1 The Lived Experiences of Undocumented Migrants

Employers wanted workers, but workers without families, who needed no schools or community services. They wanted workers who could be housed in homeless shelters or packed into trailers like sardines.
(Bacon, 2008: 181)
In his book Illegal people (2008), David Bacon, an American journalist, vividly describes the situation of undocumented migrants in the US. Our study leads us to concur with his description also in relation to European-based employers. Those who are undocumented in Europe today fit into Bacon’s description for a number of reasons. As migrants they are more mobile than indigenous workers, because they have (at least on first arrival) no ties to specific geographical areas. As undocumented migrants they are less likely, than other groups of migrants, to be accompanied by their families. They generally arrive as adults, so that their countries of origin have borne the costs of whatever education and training they have had; they are over-represented within the under 40-year-old population and thus can be said to be in the ‘healthiest’ phase of their lives, having overcome childhood illness and not reached the second phase of illness, in middle to old age. They are more ‘willing’ or ‘accepting’ of poor living and working conditions, in part because they construct these as temporary challenges, which will be overcome through time and the acquisition of financial security but, more than this, because they have no alternatives. The impact of this model of subservient labour is witnessed predominately, although not exclusively, in global cities, whose economies demand a workforce that is seen as doing low-skilled work (Sassen, 2001; Wills et al., 2010). Increasingly, however, undocumented migrants have been spreading beyond these narrow geographical confines, moving from the principal cities to smaller towns and to more rural areas. In part this is driven by competition for jobs, but they are also responding to an expressed need for ‘flexible’ workers in rural areas, where the demands of the agriculture and food processing sectors are for workers who can be hired and laid off, dependent on specific production needs. However, moving to smaller localities means undertaking the risk of detection and expulsion and for some of those whom we interviewed for this study, the risks of detection were too great to compromise through moving to such areas even if work might be more plentiful.
International migration has become a highly politicised issue on a global scale, regularly debated by governments at international, national, and local levels. The migration phenomenon has also become a topical subject for the media, often reported in ways that reflect the overall political climate of the time but also the specific opinion of the media and its viewers or readers. Consequently, much of the emphasis has been on policy making, with specific government departments being set up to control migration, assess the scale of it or develop policies that deal with the issue.

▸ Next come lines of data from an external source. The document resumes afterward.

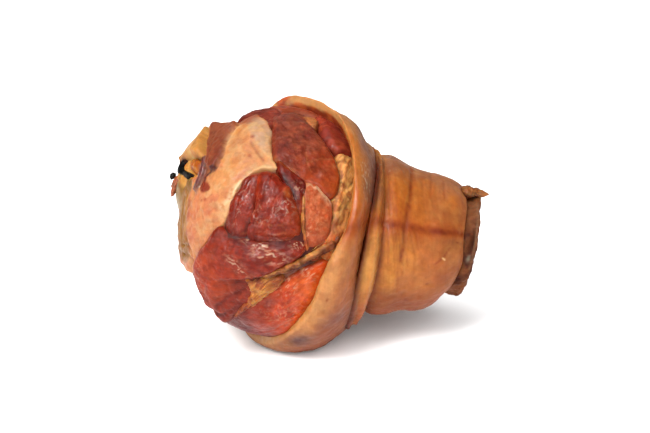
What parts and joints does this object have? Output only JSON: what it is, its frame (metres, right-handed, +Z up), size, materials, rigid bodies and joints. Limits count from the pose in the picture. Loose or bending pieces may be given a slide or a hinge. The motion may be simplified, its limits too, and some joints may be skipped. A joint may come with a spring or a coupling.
{
  "type": "smoked pork knuckle",
  "caption": "Smoked pork knuckle on its side: a folded rind sleeve with a rolled collar, bare muscle and fat at the wide cut end, and the shank bone from joint head to saw cut.",
  "frame": {"origin": "on the table, under the middle of the whole knuckle's bounding box", "axes": "+X along the shank towards the narrow sawn hock end, +Z up, -Y towards the side on which the cut face and the folds show best"},
  "size_m": [0.163, 0.1264, 0.1267],
  "materials": {
    "meat_and_rind": "cured and smoked pork: golden-brown to pinkish-tan rind with a soft sheen, moist dark red muscle and peach to cream fat",
    "shank_bone": "smoke-stained bone and cartilage, yellow-cream and slightly moist, with a rough sawn end"
  },
  "bodies": {
    "root": {"meat_and_rind": "meat_and_rind", "shank_bone": "shank_bone"}
  },
  "joints": []
}
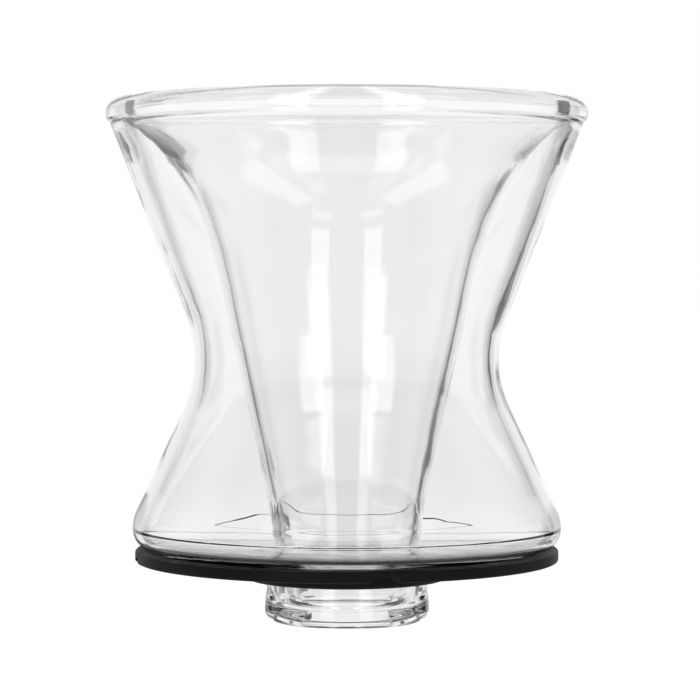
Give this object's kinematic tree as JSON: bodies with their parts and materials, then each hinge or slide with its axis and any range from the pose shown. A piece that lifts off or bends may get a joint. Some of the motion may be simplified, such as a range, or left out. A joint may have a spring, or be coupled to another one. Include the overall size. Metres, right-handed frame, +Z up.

Although migration policy varies between different states, in our study we have noted an increasing inter-state cooperation, with mechanisms being put in place that have shifted the debate to a more global dimension. These mechanisms include bodies such as the Global Forum on Migration and Development (GFMD); the High Level Dialogue on Migration, as part of the United Nations (HLD); or the Global Commission on International Migration (GCIM). But other organisations, such as trade-focused ones, also now bring migration into their debates, discussing it within the framework of global developments, for example, unrestricted migration and terrorism (Düvell, 2006:7).
Equally, migration has generated a great deal of activity from various nongovernmental organisations (NGOs) in many states, working nationally or internationally and predominately on general issues related to the protection of human and migrant rights. Often this NGO work has a more practical focus, offering help with issues of settlement, housing, employment, language learning courses, education, and health, among others. Trade unions are another example of organisations that have offered their support to migrant workers, especially in relation to employment law and employment rights and by incorporating and promoting relevant policies. Indeed throughout the history of labour movement struggles, migrants have assumed active roles within the structures of trade union organisations and helped mobilised other migrants to participate in trade union activities or struggles, such as strikes. The two-year strike of the Grunwick women workers, which began in 1977 in the UK; the janitors’ strikes in the US, from the early 1990s onwards; and more recently, the fight back by African origin migrants working in agriculture in Italy, against the attacks on them in Rosarno, Calabria, all demonstrate the potential power of organisation among migrants. Finally, the phenomenon of migration has always been of interest to researchers, ranging from social scientists, to economists, historians, anthropologists, and demographers. The recent and accelerated trends of migration, as this book demonstrates, have given rise to further interdisciplinary research—both quantitative and qualitative—commissioned either with the purpose of supplying data useful to policy making or for academic purposes or more often as a combination of both.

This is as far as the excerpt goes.